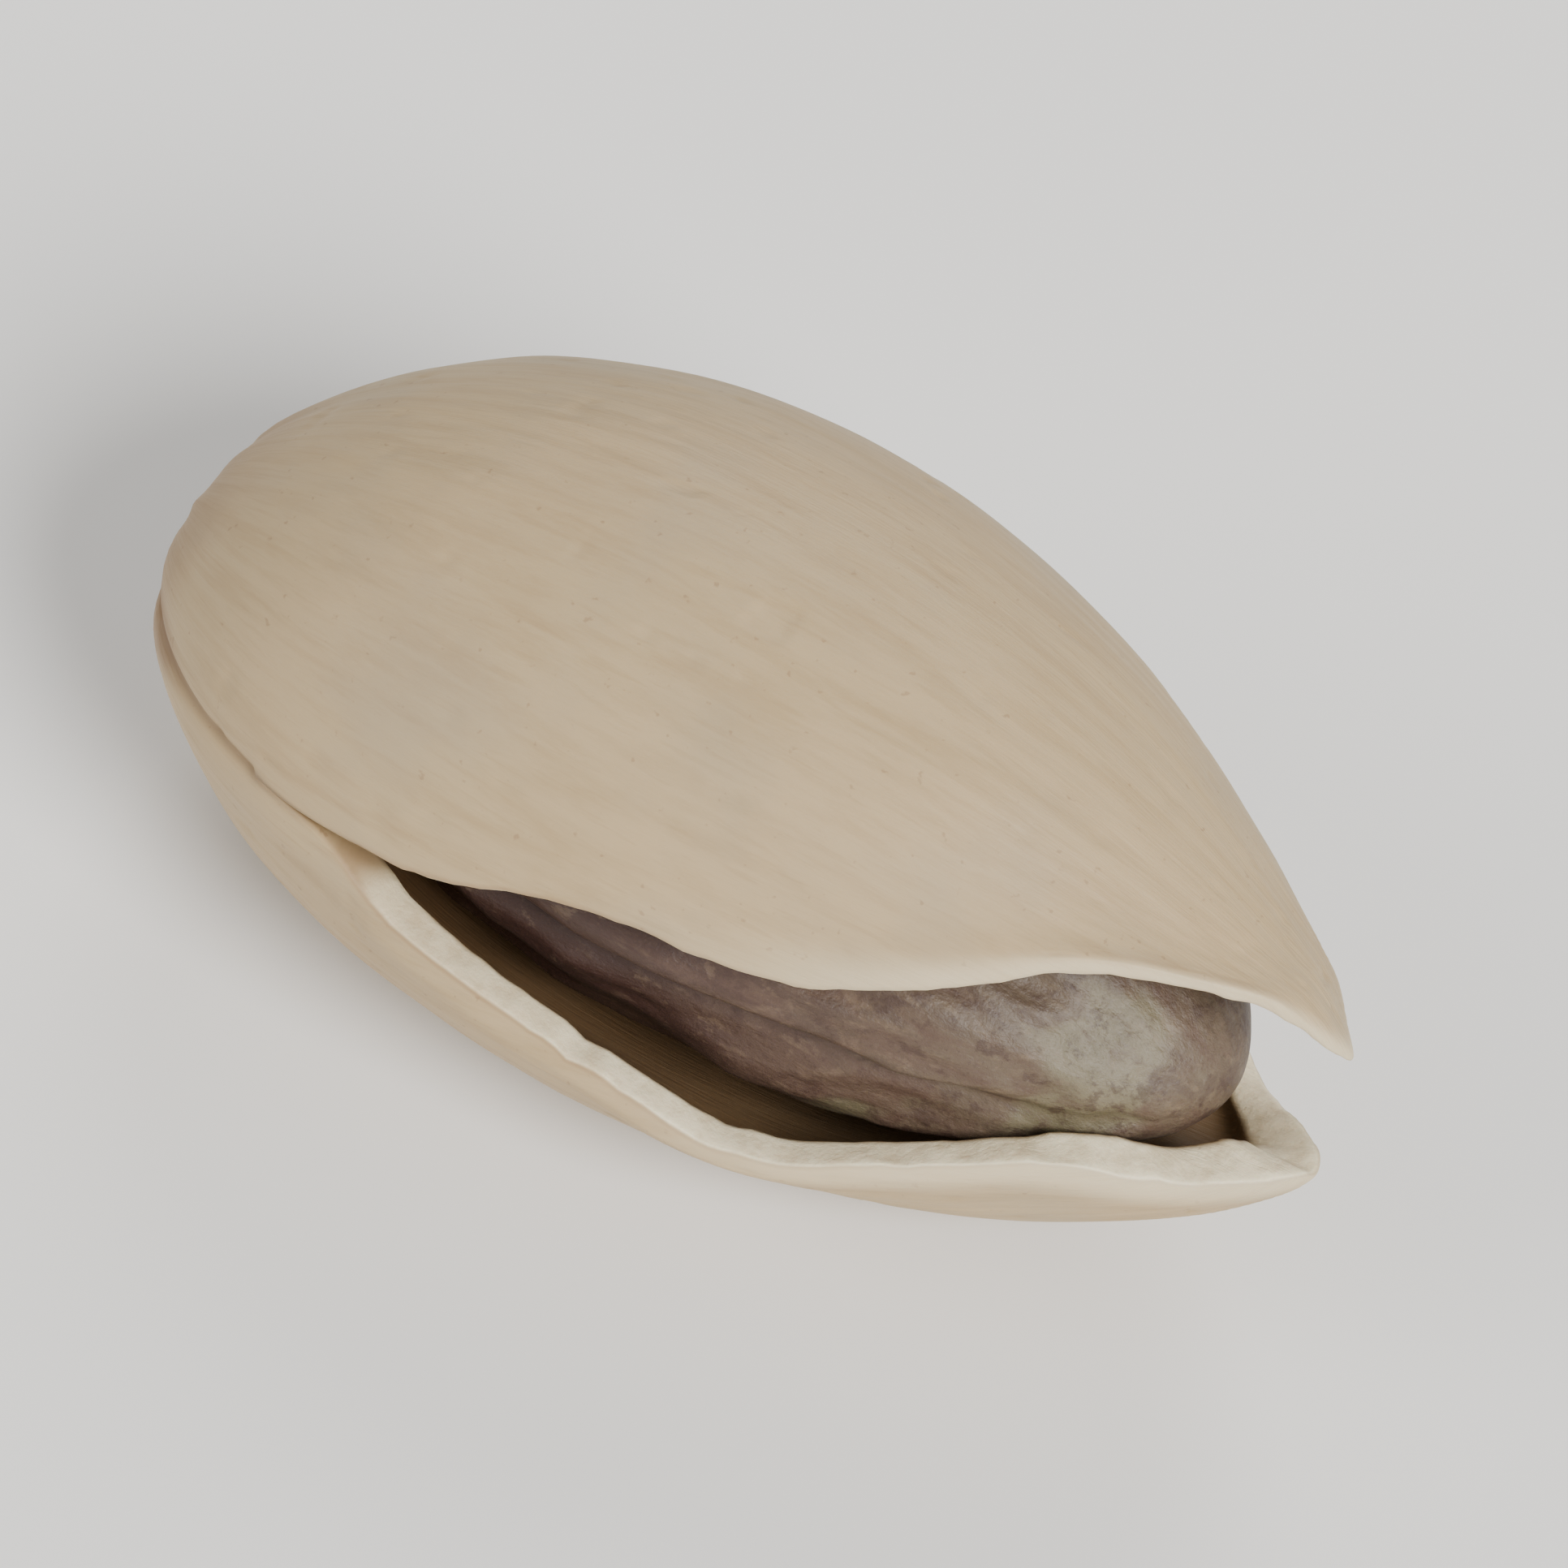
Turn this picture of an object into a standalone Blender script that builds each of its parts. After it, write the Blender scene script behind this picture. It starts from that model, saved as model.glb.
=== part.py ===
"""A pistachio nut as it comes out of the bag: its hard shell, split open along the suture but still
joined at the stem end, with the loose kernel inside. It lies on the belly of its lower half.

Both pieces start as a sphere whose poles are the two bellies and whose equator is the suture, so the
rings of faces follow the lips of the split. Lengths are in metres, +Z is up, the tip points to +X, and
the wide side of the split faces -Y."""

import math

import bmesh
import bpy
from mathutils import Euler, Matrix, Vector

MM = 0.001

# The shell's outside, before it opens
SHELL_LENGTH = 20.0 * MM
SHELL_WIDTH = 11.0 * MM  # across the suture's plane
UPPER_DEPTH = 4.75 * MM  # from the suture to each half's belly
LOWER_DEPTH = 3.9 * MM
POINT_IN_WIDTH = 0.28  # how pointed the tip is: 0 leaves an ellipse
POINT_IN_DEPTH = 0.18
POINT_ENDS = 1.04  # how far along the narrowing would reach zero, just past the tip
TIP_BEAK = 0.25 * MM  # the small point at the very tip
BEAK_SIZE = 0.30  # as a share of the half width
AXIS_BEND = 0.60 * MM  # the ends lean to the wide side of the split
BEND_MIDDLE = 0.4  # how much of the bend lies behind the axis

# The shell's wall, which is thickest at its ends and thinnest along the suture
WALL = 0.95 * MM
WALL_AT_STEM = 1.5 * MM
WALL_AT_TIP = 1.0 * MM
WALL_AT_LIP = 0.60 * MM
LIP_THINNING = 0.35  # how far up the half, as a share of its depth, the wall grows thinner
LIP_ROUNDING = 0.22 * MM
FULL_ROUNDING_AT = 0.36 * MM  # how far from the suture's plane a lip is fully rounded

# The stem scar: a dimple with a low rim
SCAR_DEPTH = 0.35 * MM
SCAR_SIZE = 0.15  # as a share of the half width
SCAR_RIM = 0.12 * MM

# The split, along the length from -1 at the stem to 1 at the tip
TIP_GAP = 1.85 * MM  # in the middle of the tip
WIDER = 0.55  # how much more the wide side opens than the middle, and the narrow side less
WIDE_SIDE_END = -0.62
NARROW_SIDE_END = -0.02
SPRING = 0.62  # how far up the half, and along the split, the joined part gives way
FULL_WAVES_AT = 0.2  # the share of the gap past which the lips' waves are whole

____

Look through the listing above and count the lines where the string "from" appears. Report the number only.

5